──────── INFORMATION SUPPLIED

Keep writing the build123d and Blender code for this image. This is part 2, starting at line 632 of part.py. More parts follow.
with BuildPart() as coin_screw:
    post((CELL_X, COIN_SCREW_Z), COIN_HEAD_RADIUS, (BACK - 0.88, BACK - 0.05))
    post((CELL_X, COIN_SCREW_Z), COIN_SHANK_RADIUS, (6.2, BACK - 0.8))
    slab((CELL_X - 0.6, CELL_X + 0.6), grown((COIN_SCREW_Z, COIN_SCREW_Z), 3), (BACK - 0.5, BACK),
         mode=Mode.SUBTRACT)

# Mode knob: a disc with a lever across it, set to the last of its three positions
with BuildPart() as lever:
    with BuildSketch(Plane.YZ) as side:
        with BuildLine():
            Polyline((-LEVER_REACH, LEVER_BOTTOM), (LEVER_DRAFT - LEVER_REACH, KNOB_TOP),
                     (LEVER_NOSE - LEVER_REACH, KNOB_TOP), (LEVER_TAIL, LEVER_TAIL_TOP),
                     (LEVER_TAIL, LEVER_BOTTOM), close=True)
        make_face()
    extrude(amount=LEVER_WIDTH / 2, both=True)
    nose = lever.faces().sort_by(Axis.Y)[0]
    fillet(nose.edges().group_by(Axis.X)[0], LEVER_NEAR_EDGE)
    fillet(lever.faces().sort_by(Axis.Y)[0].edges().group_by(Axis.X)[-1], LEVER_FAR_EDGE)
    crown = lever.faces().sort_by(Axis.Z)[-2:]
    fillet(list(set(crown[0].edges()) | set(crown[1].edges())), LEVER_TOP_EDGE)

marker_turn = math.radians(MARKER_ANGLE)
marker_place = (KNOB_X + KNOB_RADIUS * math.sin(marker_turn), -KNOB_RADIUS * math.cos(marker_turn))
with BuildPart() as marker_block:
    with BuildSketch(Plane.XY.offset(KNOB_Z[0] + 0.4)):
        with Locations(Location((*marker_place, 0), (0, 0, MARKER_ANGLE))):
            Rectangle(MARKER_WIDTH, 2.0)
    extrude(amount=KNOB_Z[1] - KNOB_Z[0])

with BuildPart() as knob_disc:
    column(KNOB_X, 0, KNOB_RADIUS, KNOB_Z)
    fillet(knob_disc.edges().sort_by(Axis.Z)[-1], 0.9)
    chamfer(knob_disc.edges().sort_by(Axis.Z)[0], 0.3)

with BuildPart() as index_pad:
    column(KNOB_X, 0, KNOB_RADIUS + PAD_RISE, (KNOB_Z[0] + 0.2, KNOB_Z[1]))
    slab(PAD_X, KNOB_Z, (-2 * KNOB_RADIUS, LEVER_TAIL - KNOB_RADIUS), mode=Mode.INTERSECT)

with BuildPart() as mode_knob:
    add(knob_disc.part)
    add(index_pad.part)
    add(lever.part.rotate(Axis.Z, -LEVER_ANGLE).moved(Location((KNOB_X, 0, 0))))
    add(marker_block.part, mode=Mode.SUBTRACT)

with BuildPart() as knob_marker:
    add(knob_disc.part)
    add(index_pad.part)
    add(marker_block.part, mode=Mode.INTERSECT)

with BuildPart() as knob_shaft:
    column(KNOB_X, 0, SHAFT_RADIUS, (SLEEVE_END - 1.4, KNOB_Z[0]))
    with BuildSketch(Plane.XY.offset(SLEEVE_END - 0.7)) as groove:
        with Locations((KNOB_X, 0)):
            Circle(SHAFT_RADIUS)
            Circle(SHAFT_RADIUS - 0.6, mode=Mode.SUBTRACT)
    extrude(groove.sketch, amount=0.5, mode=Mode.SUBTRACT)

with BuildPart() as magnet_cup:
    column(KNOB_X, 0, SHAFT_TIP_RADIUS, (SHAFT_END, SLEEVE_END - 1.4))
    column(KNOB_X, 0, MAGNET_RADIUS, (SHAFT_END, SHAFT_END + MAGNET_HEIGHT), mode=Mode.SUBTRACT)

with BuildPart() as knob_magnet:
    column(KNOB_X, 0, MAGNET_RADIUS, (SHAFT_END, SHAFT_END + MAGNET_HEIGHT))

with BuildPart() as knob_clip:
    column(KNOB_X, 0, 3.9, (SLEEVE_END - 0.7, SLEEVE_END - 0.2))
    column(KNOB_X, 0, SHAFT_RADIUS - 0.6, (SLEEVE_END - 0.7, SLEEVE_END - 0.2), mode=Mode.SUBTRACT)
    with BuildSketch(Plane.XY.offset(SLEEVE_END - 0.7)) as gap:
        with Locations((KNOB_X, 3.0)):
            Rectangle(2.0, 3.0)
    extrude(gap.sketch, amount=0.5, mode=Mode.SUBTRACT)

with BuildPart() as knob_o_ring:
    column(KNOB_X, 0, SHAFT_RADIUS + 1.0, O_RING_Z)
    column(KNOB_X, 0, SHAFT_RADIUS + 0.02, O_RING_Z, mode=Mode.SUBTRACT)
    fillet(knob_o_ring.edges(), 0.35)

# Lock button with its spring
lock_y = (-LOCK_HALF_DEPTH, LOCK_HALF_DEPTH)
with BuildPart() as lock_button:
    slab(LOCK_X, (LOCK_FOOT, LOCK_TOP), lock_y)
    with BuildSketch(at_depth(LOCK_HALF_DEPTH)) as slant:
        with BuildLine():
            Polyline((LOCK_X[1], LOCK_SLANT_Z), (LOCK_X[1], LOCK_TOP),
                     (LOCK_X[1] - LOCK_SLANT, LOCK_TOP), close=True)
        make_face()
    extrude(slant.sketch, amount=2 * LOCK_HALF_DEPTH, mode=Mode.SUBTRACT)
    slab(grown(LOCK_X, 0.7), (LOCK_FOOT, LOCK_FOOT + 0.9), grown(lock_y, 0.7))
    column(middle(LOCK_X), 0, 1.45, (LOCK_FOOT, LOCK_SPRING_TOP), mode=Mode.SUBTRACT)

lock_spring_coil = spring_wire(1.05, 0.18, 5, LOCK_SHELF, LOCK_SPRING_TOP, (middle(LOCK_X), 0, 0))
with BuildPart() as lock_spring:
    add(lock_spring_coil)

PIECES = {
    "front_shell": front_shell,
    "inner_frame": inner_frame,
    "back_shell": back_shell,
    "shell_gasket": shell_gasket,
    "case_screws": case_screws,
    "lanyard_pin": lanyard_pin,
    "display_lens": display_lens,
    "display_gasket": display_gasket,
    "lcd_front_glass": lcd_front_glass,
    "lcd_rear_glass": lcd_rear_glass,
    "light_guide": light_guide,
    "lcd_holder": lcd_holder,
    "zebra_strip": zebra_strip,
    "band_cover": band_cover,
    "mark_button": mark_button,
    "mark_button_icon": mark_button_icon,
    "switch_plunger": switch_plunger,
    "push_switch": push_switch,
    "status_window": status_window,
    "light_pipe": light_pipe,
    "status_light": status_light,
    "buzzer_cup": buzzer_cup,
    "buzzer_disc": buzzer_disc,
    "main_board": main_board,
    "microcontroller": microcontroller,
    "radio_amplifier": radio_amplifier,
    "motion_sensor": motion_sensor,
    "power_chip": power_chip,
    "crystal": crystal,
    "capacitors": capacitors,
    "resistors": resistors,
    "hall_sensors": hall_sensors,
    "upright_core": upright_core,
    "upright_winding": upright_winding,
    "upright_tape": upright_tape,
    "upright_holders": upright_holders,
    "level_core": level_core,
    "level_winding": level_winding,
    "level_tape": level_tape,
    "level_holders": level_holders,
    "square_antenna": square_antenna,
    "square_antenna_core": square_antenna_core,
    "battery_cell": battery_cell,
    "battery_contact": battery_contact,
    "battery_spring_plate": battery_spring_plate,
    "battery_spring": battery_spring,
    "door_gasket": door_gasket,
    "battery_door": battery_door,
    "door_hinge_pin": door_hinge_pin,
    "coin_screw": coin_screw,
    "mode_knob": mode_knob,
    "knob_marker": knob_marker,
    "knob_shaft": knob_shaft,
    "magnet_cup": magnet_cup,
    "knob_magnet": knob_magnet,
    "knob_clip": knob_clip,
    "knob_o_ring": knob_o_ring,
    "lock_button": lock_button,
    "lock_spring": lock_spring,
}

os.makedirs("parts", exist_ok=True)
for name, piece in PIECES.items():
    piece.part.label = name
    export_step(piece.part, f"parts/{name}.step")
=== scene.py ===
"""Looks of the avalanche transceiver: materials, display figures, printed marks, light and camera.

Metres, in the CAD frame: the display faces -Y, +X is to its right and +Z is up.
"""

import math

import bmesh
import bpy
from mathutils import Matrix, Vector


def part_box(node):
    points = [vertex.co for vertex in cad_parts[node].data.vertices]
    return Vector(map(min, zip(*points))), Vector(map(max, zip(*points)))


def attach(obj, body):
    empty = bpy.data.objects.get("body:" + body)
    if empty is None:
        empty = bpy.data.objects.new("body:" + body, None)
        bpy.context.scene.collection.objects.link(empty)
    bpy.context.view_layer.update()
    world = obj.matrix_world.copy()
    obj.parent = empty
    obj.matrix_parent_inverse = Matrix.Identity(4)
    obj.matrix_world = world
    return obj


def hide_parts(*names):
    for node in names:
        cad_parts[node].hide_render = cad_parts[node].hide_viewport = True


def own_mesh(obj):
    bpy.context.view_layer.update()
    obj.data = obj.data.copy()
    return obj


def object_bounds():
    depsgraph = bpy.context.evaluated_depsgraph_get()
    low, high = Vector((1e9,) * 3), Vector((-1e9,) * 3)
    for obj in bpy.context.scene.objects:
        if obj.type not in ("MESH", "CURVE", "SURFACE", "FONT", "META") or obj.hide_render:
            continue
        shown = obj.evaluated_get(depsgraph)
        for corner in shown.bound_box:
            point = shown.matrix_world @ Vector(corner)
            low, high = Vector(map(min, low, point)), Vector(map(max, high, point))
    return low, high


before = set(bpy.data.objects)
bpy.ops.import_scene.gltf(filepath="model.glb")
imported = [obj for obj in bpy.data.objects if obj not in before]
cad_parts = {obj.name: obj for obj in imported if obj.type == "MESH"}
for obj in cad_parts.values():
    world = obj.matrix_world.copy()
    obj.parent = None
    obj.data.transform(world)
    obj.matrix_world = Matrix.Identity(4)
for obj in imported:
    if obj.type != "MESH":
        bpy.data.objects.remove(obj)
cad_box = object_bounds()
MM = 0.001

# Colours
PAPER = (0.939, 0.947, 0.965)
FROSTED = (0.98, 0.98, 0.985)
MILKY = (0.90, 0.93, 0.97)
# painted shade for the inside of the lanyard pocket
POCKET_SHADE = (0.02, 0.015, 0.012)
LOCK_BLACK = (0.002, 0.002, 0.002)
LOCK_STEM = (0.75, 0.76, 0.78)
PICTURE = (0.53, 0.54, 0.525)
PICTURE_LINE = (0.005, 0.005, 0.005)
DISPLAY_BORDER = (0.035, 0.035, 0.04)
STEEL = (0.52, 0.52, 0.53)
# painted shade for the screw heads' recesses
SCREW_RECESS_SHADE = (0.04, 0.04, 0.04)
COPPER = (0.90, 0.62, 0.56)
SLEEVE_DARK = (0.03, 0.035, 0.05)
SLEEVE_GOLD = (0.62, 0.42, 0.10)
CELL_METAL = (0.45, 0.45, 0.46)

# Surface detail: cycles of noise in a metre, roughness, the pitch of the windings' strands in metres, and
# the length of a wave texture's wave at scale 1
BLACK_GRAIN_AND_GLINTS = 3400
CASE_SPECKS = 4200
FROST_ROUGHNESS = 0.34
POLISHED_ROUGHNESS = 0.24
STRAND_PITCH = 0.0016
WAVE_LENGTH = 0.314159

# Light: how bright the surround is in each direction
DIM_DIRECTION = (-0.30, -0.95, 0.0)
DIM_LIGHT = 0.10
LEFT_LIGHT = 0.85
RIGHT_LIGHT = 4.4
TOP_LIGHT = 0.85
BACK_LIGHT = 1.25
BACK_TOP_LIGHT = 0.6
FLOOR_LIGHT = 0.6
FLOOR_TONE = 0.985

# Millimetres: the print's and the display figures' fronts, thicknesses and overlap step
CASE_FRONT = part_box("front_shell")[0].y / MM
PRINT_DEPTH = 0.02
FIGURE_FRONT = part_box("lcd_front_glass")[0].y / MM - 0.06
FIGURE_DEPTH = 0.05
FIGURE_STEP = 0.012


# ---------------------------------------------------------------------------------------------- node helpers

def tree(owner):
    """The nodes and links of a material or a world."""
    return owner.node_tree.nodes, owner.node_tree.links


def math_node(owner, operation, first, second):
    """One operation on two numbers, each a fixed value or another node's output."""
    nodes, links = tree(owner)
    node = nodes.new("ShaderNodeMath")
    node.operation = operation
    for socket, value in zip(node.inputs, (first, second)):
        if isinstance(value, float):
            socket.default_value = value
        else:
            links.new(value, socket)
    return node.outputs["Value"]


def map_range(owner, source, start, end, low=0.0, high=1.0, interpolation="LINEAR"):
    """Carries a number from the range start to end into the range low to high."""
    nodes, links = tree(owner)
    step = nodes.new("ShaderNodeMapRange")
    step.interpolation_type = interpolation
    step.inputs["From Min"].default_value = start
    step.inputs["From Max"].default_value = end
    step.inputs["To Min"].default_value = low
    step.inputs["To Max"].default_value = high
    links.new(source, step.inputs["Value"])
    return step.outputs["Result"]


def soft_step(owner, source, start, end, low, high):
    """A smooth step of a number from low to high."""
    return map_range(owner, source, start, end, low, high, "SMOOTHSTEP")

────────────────

### SET PROBLEM
Above is a listing; print exactly its lines from the one with "for name, piece" through the one with "for corner in", and no other lines.

### COMPLETE RESPONSE
for name, piece in PIECES.items():
    piece.part.label = name
    export_step(piece.part, f"parts/{name}.step")
=== scene.py ===
"""Looks of the avalanche transceiver: materials, display figures, printed marks, light and camera.

Metres, in the CAD frame: the display faces -Y, +X is to its right and +Z is up.
"""

import math

import bmesh
import bpy
from mathutils import Matrix, Vector


def part_box(node):
    points = [vertex.co for vertex in cad_parts[node].data.vertices]
    return Vector(map(min, zip(*points))), Vector(map(max, zip(*points)))


def attach(obj, body):
    empty = bpy.data.objects.get("body:" + body)
    if empty is None:
        empty = bpy.data.objects.new("body:" + body, None)
        bpy.context.scene.collection.objects.link(empty)
    bpy.context.view_layer.update()
    world = obj.matrix_world.copy()
    obj.parent = empty
    obj.matrix_parent_inverse = Matrix.Identity(4)
    obj.matrix_world = world
    return obj


def hide_parts(*names):
    for node in names:
        cad_parts[node].hide_render = cad_parts[node].hide_viewport = True


def own_mesh(obj):
    bpy.context.view_layer.update()
    obj.data = obj.data.copy()
    return obj


def object_bounds():
    depsgraph = bpy.context.evaluated_depsgraph_get()
    low, high = Vector((1e9,) * 3), Vector((-1e9,) * 3)
    for obj in bpy.context.scene.objects:
        if obj.type not in ("MESH", "CURVE", "SURFACE", "FONT", "META") or obj.hide_render:
            continue
        shown = obj.evaluated_get(depsgraph)
        for corner in shown.bound_box:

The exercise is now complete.